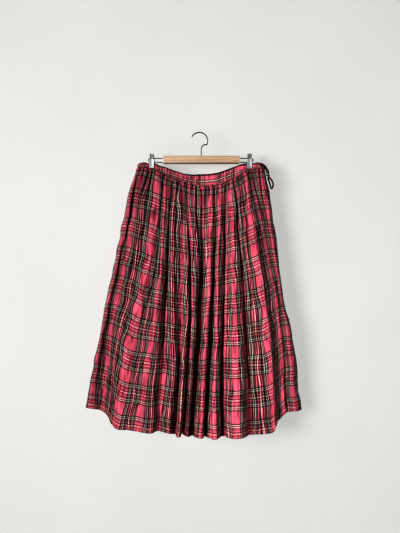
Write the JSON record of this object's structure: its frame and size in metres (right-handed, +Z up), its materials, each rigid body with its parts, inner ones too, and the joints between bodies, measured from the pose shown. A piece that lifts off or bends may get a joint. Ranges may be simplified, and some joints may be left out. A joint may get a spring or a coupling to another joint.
{
  "type": "tartan skirt on a clip hanger",
  "caption": "Long gathered tartan skirt with an elastic waistband and drawstring, clipped flat to a wooden bar hanger with a wire hook.",
  "frame": {"origin": "inside of the top of the hanger's hook, where a rod or a nail carries it", "axes": "+Z up, +X to the viewer's right, and the front of the skirt faces -Y"},
  "size_m": [0.6492, 0.1122, 0.9111],
  "materials": {
    "tartan": "crinkled matt cotton in a red check",
    "wood": "satin varnish",
    "steel": "bright plated steel"
  },
  "bodies": {
    "root": {"skirt_front": "tartan", "skirt_back": "tartan", "waistband_front": "tartan", "waistband_back": "tartan", "hanger_bar": "wood", "hanger_hook": "steel", "hanger_wire_left": "steel", "hanger_wire_right": "steel", "clip_left_front": "steel", "clip_left_back": "steel", "clip_left_saddle": "steel", "clip_right_front": "steel", "clip_right_back": "steel", "clip_right_saddle": "steel", "tie_strand_outer": "tartan", "tie_strand_inner": "tartan", "tie_knot": "tartan", "tie_loop": "tartan"}
  },
  "joints": []
}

= = = = = = =

- [PROMPT]:
Using the listing above, reproduce each line without omission.

- [WRITTEN RESPONSE]:
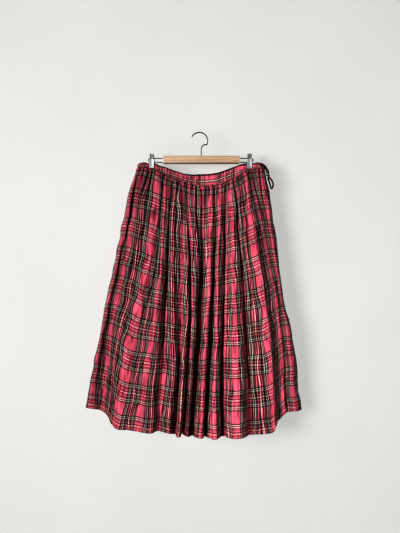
Write the JSON record of this object's structure: its frame and size in metres (right-handed, +Z up), its materials, each rigid body with its parts, inner ones too, and the joints between bodies, measured from the pose shown. A piece that lifts off or bends may get a joint. Ranges may be simplified, and some joints may be left out. A joint may get a spring or a coupling to another joint.
{
  "type": "tartan skirt on a clip hanger",
  "caption": "Long gathered tartan skirt with an elastic waistband and drawstring, clipped flat to a wooden bar hanger with a wire hook.",
  "frame": {"origin": "inside of the top of the hanger's hook, where a rod or a nail carries it", "axes": "+Z up, +X to the viewer's right, and the front of the skirt faces -Y"},
  "size_m": [0.6492, 0.1122, 0.9111],
  "materials": {
    "tartan": "crinkled matt cotton in a red check",
    "wood": "satin varnish",
    "steel": "bright plated steel"
  },
  "bodies": {
    "root": {"skirt_front": "tartan", "skirt_back": "tartan", "waistband_front": "tartan", "waistband_back": "tartan", "hanger_bar": "wood", "hanger_hook": "steel", "hanger_wire_left": "steel", "hanger_wire_right": "steel", "clip_left_front": "steel", "clip_left_back": "steel", "clip_left_saddle": "steel", "clip_right_front": "steel", "clip_right_back": "steel", "clip_right_saddle": "steel", "tie_strand_outer": "tartan", "tie_strand_inner": "tartan", "tie_knot": "tartan", "tie_loop": "tartan"}
  },
  "joints": []
}